Although lunar new year timing may have impacted the data, the drop in exports is still significant and may explain why China has been forcing a weaker currency over recent weeks.

Additionally February inflation data in China was soft, with price pressures recording a broad based decline, with CPI inflation falling to a 13 month low of 2% YoY. The soft inflation data adds further reason for the authorities in China to push for a weaker currency.

USD/CNY and USD/CNH both moving higher in reaction to the data and weaker fixing, with the Chinese currency likely to remain under pressure in the short term both onshore and offshore.

CNY / CNH pressure continues

CNY/CNH the downward pressure is unlikely to abate in the near term. The desire to 1) implement two way risk, 2) higher volatility and 3) curb strong capital inflows 4) prepare for band widening, will not end quickly. A resumption of a strengthening trend in CNY / CNH will undo these aims quickly as inflows resume. Hence, if China really wants to instigate significant volatility in the currency the weakening trend is set to continue for a while to come.

At what level does the weakness in the CNY stop? Well my quantitative model already suggests that USD/CNY has already overshot its short term fair value (6.0904) but the bottom line is that this overshoot may persist for several weeks. Nonetheless, CNY has reversed all of its strength versus USD from early October and further weakness may be less rapid.
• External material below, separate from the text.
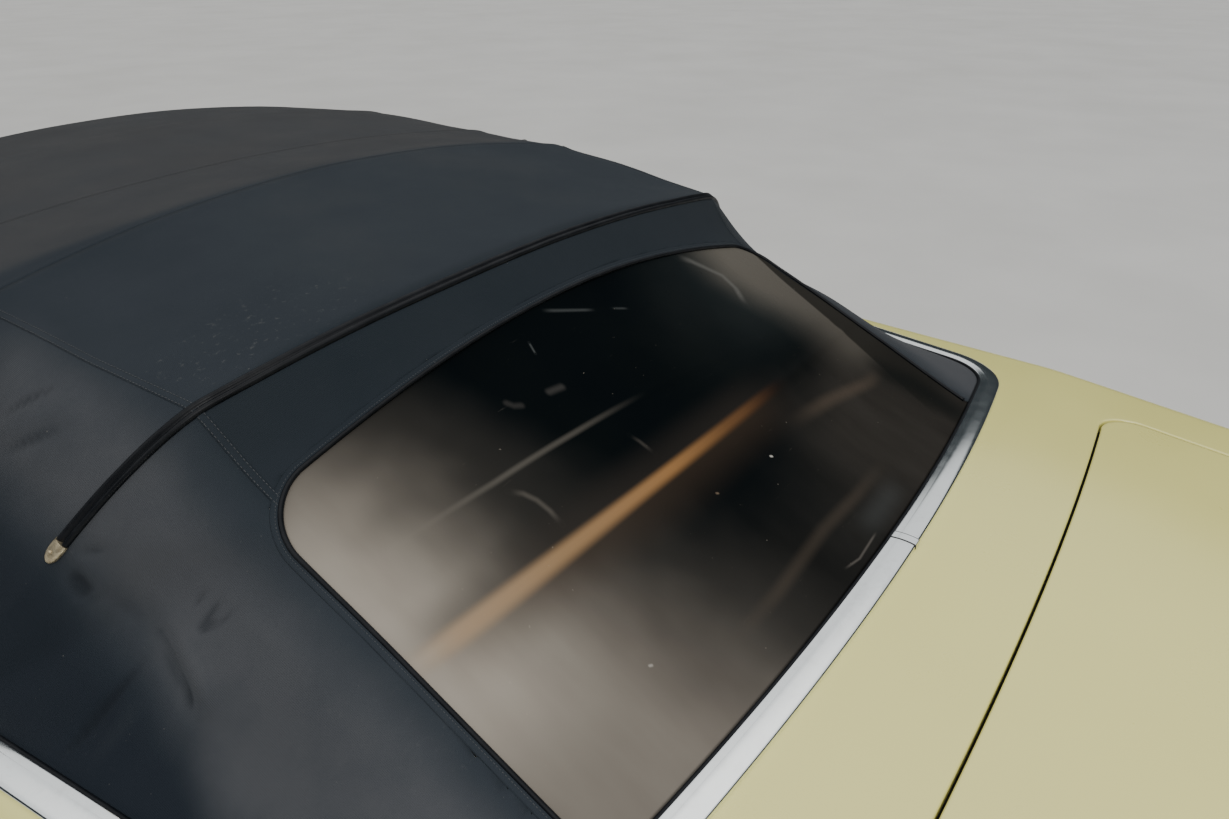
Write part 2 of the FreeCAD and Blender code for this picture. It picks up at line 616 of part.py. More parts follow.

Further out, the CNY is likely to resume a stronger tone but this may be some weeks away. China continues to benefit from large foreign exchange reserves and a healthy external balance and this will eventually result in upward pressure on the currency. A move back to around 6.00 versus USD by year end remains likely but China’s authorities will want to ensure that the market does not believe that the path there will be a one way street.

Chinese currency drops sharply

Once again the Chinese currency CNY dropped, this time recording its biggest drop in 2 years. The message is clear China wants to deter hot money inflows ahead of a potential band widening.

Weaker Chinese economic data is also undermining demand for the CNY from exporters while the Chinese authorities want to increase the volatility of the CNY and engineer a degree of two way risk.

Chinese officials have played down the drop in the CNY and CNH but nonetheless, markets are seeing it as a shift in policy following recently weaker economic data. China’s Finance Minister Lou Jiwei noted that that move in the yuan is “within normal range” an indication that officials are not particularly concerned about the currency.

From a technical perspective the move in USD/CNY is significant. The currency pair touched 6.1227, breaching its 200 day moving average around 6.1018. The MACD (moving average convergence/divergence) has turned bullish too although the RSI (relative strength index) suggests that USD/CNY may be overbought.

Overall, expect further CNY weaknes in the short term (next few weeks) but dont expect this it to turn into a long term trend. Eventually CNY will resume an appreciation path assisted by continued strength in the country’s external balance.